We have a single threaded and a multithreaded version.
The multithreaded just calls the single threaded Threads.nthreads() times, so perfect scaling means they take the same amount of time.

Single threaded, we have 12.61% GC time, but we’re 6x slower than the non-GC implementations.
Multithreaded, we have 53.87% gc time, and we’re over 66x and 59x slower than the good non-GC implementations (mimalloc and jemalloc), and 47.6x slower than the bad one (Linux default).

So

GC scales far worse with multithreaded allocations than even a bad malloc/free.
GC’s overhead is far higher than simply the reported GC time.

Elaborating…

There are of course much worse malloc/free implementations than the Linux default, but reasonable ones are built to handle multiple threads much better than Julia’s GC. For example, the glibc (Linux default) malloc has separate per-thread heaps, so that multiple threads will not have any contention, so long as the same threads free the memory that they allocated (many are also built to handle thread-migration of memory efficiently, e.g. leanM and mstress benchmarks test that here, although I’ve no idea how GC would compare or how much slower mimalloc gets per allocation).
mallocs are much more memory efficient than GC. GC has a lot of overhead, so the key to reducing that overhead is to run less often, and collect more memory per run.

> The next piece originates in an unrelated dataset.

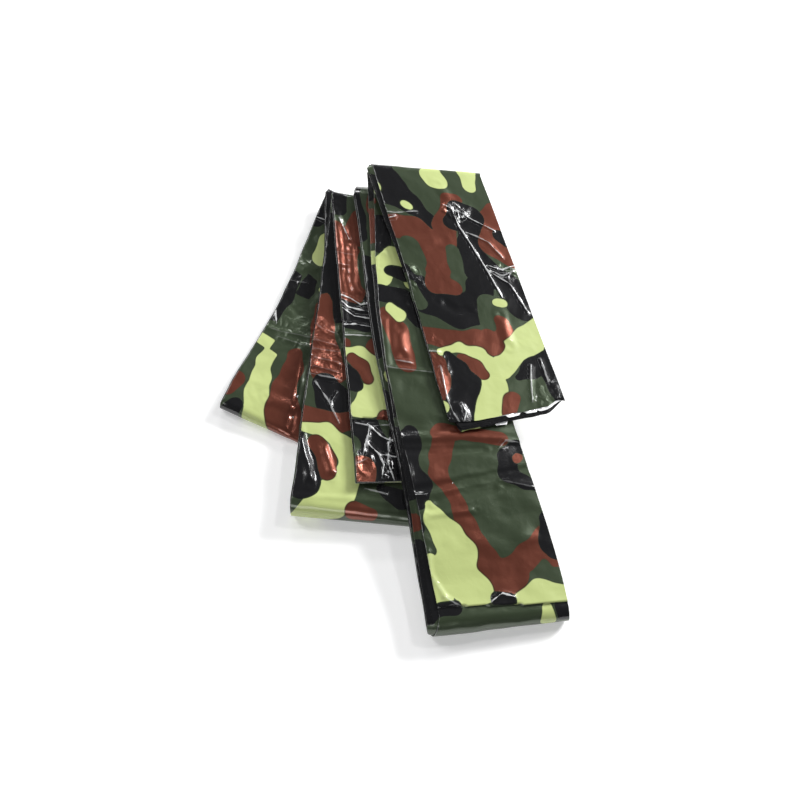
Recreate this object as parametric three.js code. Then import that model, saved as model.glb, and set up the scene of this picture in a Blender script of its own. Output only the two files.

I.e., you allocate much more memory than fits into L3 cache in between your GC collections. In other words, you’re spilling L3 cache, and new allocations are all of cold memory. In comparison, eager freeing lets mallocs return memory that is already hot in cache, so you get much fewer cache misses. This is the primary reason why the performance difference is so many times larger than the GC percentage.

“2.” can be mitigated by escape analysis in Julia doing eager freeing in cases when it is possible (which it should be in this example), so this is not a fundamental Julia limitation. But it is relying on successful compiler analysis*, when RAII can give you this for free.
*Which I think, when implemented, can work very reliably, just like devirtualization is very reliable in type stable code.